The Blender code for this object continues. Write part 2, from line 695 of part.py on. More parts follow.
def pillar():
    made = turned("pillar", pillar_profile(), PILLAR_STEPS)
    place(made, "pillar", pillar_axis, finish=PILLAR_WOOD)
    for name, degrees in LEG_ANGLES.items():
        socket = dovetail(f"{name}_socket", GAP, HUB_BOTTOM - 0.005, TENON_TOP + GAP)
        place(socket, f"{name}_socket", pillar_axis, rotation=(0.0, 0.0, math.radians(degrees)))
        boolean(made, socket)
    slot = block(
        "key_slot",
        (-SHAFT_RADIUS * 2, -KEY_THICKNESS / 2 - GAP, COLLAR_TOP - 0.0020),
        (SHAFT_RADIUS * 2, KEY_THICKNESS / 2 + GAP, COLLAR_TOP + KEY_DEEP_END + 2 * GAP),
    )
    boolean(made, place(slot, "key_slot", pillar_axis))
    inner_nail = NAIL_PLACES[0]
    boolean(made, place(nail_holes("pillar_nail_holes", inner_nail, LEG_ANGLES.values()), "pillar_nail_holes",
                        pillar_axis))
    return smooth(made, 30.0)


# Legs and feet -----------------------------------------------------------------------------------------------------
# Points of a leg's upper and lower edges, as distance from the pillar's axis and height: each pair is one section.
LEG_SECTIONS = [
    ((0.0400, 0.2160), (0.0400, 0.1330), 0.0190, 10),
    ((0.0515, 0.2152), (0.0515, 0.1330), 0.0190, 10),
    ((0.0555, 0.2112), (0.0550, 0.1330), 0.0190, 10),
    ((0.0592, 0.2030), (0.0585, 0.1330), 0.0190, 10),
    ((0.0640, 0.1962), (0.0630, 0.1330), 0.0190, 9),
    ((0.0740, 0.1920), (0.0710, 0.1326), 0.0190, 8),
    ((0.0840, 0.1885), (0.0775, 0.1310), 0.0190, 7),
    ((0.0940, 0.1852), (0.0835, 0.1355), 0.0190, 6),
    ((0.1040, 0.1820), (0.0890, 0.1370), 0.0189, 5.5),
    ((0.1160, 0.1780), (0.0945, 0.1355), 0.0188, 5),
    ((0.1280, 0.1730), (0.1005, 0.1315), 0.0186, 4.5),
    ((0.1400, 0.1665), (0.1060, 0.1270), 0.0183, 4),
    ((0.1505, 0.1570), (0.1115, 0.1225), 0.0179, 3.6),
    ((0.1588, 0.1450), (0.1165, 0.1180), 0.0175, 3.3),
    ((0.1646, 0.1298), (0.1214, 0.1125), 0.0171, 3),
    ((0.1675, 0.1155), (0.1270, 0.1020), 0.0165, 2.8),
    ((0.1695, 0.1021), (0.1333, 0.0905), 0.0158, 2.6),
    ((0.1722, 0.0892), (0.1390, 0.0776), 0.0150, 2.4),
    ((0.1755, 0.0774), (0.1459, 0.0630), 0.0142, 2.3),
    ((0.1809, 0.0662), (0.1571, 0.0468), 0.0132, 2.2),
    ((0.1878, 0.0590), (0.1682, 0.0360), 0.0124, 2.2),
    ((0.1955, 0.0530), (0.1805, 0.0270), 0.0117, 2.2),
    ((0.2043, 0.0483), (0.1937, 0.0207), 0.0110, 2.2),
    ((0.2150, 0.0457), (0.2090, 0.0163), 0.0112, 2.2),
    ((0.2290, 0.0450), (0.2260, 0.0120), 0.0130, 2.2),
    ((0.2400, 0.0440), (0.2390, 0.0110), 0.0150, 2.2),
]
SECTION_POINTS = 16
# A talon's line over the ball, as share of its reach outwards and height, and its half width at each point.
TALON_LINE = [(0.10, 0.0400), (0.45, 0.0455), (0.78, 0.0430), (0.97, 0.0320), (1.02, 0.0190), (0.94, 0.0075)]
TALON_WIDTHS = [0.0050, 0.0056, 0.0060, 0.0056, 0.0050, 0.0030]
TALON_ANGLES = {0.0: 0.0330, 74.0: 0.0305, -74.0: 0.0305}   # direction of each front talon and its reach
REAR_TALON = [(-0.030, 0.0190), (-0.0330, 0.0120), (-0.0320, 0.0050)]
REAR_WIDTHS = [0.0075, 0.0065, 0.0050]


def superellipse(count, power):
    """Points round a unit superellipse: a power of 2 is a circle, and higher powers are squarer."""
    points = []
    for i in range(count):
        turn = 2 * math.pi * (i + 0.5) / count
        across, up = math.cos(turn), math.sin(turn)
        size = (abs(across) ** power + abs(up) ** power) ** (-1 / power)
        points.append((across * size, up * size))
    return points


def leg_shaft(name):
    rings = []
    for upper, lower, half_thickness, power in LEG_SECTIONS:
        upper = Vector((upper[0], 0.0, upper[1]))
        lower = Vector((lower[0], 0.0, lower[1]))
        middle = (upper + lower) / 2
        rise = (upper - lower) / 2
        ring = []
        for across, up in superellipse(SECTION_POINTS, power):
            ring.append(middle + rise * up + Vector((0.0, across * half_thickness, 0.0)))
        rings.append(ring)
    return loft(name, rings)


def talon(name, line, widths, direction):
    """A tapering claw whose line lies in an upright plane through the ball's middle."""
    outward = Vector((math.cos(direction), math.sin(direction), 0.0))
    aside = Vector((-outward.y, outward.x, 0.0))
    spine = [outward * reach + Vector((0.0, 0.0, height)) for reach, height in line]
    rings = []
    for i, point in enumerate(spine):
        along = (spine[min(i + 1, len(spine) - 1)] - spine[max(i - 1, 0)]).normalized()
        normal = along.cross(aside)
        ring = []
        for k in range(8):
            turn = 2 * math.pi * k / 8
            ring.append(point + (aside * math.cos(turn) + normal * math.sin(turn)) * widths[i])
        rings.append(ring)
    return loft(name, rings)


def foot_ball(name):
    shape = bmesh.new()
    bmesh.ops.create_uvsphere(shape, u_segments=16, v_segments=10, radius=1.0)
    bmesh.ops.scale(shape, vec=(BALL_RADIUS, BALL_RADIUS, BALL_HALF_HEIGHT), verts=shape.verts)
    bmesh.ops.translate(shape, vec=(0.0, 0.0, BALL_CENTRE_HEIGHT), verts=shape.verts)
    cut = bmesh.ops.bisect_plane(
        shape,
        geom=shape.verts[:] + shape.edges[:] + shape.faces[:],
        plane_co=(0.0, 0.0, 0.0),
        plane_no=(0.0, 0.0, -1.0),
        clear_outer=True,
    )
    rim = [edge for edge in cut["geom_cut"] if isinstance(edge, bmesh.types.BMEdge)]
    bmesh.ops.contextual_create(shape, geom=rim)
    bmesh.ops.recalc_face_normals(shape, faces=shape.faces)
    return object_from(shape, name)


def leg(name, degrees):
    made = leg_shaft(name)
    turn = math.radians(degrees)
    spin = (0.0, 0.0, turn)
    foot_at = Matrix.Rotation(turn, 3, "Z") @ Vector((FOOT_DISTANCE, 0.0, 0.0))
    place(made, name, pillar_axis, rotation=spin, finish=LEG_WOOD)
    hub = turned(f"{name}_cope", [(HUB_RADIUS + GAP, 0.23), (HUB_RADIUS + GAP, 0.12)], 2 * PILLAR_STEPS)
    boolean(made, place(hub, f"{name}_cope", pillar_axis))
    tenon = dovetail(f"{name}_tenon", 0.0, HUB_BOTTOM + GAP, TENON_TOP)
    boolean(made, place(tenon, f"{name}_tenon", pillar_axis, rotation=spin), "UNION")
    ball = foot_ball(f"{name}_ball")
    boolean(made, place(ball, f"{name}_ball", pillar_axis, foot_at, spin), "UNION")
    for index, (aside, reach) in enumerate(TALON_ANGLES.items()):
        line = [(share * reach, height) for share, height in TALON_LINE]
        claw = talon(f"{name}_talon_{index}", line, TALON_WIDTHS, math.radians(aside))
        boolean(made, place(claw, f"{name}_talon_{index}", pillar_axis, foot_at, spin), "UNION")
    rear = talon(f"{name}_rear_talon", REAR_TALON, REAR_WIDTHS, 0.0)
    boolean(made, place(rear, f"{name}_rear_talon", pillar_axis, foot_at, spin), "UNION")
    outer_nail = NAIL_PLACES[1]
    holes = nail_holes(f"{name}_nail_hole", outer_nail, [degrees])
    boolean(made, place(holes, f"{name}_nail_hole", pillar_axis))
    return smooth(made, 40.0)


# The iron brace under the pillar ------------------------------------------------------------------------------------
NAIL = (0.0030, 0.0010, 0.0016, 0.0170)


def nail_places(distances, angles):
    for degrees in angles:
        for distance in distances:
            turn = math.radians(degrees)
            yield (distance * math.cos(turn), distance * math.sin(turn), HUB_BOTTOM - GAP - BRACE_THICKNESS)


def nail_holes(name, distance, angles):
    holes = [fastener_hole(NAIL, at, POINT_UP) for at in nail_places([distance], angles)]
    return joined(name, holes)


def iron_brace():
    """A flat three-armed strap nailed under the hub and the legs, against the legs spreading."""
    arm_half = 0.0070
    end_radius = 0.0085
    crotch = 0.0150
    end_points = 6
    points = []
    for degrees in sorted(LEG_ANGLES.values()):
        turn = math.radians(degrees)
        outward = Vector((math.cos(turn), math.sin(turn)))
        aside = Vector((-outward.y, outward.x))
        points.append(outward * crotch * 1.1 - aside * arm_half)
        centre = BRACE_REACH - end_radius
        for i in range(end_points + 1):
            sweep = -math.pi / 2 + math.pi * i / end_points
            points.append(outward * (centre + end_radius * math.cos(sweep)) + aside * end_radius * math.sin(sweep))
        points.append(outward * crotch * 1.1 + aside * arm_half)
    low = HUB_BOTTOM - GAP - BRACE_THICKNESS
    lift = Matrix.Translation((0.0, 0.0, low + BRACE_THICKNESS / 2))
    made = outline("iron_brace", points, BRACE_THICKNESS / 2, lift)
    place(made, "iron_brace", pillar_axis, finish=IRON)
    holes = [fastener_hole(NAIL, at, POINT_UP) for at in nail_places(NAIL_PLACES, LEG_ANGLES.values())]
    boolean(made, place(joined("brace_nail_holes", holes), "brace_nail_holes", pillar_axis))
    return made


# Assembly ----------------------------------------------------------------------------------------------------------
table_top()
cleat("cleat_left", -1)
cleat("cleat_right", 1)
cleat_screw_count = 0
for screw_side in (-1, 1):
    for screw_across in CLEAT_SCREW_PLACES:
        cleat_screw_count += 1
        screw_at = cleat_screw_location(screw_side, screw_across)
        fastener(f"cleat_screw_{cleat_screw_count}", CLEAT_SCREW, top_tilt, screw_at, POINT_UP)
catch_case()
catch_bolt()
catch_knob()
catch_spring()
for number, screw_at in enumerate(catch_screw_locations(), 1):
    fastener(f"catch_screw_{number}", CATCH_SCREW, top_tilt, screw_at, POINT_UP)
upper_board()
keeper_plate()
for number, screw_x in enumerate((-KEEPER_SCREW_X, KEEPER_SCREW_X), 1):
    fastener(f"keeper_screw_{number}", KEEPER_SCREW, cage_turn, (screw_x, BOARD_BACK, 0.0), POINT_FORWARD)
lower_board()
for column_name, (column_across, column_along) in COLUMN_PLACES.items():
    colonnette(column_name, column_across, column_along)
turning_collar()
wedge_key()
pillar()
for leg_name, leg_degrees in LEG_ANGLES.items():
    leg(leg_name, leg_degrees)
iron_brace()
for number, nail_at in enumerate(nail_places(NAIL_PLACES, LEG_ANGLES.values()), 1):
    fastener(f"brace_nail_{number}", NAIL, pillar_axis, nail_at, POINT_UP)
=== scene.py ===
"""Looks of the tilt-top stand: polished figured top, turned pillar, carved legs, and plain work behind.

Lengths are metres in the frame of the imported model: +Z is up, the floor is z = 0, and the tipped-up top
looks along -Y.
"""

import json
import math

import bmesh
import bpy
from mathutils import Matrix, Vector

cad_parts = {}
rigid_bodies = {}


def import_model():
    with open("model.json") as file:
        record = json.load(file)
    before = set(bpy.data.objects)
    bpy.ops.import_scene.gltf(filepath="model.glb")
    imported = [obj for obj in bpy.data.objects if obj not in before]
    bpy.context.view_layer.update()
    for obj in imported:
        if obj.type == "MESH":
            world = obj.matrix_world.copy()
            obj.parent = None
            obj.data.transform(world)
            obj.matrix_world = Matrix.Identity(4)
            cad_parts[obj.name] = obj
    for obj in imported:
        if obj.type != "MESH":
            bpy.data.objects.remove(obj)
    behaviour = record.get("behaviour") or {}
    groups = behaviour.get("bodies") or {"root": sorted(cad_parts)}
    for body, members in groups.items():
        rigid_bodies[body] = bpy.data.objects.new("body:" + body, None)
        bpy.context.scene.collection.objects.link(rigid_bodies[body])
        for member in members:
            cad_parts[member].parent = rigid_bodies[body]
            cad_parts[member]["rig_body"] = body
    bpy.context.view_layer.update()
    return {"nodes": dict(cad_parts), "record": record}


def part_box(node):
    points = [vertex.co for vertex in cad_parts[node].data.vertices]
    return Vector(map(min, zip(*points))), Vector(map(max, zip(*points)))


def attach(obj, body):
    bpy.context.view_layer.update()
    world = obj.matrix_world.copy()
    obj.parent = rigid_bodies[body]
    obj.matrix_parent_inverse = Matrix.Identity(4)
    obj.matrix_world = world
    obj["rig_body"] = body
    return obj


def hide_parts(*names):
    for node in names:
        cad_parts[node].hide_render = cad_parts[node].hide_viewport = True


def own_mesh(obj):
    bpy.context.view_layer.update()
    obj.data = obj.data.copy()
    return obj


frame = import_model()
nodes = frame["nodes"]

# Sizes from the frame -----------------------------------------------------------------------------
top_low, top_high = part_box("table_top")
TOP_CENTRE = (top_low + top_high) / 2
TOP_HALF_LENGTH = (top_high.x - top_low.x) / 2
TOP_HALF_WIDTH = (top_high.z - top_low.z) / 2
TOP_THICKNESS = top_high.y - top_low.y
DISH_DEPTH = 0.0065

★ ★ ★

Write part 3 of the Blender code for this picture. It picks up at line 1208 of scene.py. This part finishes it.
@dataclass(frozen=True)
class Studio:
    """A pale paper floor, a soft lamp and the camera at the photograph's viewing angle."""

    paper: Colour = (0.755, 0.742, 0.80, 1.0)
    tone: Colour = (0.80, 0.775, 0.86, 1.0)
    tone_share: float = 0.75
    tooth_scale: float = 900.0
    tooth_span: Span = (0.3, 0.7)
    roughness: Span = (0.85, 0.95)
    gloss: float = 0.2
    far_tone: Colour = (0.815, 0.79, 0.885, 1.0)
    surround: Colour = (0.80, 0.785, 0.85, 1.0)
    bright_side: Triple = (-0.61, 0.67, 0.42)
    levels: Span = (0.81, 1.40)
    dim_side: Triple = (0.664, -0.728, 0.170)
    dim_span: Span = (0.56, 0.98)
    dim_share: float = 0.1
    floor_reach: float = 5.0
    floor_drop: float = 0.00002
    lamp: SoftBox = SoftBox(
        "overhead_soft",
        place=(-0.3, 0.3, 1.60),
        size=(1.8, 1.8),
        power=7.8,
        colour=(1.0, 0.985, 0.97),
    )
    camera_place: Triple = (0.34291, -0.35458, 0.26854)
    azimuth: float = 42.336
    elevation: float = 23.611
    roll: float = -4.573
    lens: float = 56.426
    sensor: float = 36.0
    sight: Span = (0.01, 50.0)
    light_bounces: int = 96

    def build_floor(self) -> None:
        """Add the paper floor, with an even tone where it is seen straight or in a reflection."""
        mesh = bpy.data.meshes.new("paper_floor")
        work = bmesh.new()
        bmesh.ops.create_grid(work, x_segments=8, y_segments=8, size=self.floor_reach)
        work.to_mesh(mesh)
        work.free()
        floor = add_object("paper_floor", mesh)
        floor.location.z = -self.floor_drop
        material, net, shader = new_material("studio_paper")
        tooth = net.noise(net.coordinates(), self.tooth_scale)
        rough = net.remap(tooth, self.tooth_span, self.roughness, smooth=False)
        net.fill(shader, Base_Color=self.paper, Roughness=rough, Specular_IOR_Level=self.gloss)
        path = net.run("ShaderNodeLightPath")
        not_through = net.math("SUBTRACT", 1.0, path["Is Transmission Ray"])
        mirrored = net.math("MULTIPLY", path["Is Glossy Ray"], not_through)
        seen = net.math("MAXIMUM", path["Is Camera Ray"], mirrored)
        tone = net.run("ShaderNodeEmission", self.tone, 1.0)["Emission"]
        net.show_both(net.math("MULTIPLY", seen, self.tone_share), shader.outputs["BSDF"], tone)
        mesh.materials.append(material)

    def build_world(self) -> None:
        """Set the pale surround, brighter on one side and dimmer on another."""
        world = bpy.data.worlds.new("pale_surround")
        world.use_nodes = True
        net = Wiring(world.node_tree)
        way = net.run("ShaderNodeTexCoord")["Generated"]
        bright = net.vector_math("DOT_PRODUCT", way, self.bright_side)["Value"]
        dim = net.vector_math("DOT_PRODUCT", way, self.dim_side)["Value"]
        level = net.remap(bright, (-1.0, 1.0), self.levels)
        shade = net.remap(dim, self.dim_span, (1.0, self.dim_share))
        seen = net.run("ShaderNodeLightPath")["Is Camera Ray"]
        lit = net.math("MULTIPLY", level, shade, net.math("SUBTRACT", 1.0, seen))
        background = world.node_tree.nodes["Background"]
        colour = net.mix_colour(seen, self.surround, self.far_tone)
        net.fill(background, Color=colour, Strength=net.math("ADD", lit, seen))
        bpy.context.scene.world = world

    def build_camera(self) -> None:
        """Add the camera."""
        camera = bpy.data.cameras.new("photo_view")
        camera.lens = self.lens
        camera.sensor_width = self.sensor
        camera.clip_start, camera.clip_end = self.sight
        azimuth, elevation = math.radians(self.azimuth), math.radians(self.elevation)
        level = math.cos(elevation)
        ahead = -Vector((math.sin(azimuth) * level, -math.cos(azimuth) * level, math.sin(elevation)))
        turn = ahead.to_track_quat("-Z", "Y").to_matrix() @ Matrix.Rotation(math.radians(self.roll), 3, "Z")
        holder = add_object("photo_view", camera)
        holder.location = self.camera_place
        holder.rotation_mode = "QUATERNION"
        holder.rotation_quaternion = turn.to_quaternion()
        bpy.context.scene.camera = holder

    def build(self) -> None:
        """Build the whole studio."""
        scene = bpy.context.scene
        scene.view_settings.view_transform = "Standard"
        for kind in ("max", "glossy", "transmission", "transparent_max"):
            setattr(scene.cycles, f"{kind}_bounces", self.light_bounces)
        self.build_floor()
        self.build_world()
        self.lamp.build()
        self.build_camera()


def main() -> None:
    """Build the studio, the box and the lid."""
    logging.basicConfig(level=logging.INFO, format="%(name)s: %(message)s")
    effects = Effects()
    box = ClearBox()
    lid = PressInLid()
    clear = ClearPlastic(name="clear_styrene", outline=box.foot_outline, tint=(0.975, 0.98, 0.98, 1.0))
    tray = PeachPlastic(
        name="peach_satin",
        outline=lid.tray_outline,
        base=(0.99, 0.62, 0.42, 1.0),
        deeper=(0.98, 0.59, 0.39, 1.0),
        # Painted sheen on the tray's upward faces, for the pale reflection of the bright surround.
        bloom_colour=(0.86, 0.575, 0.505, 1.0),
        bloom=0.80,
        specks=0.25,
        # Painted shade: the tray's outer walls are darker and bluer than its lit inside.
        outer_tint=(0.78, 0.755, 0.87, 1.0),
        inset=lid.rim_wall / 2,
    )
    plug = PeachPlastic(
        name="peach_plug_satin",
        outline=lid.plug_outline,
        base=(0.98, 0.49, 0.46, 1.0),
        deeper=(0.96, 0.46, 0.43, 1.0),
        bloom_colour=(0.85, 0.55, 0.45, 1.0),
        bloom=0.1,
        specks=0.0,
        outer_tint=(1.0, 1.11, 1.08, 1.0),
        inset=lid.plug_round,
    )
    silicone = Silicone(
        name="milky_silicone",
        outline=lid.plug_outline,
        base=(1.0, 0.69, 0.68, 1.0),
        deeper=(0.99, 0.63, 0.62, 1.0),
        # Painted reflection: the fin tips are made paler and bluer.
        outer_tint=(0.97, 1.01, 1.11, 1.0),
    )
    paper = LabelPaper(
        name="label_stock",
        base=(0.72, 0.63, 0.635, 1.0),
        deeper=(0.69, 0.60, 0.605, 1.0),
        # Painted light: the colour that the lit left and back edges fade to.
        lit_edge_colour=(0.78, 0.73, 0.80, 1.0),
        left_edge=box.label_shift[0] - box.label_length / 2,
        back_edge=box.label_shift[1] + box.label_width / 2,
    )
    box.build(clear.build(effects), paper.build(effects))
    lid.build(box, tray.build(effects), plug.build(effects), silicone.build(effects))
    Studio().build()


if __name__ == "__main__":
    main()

★ ★ ★

Search the lines above for the string "names" and copy each line that has it.

def hide_parts(*names):
    for node in names:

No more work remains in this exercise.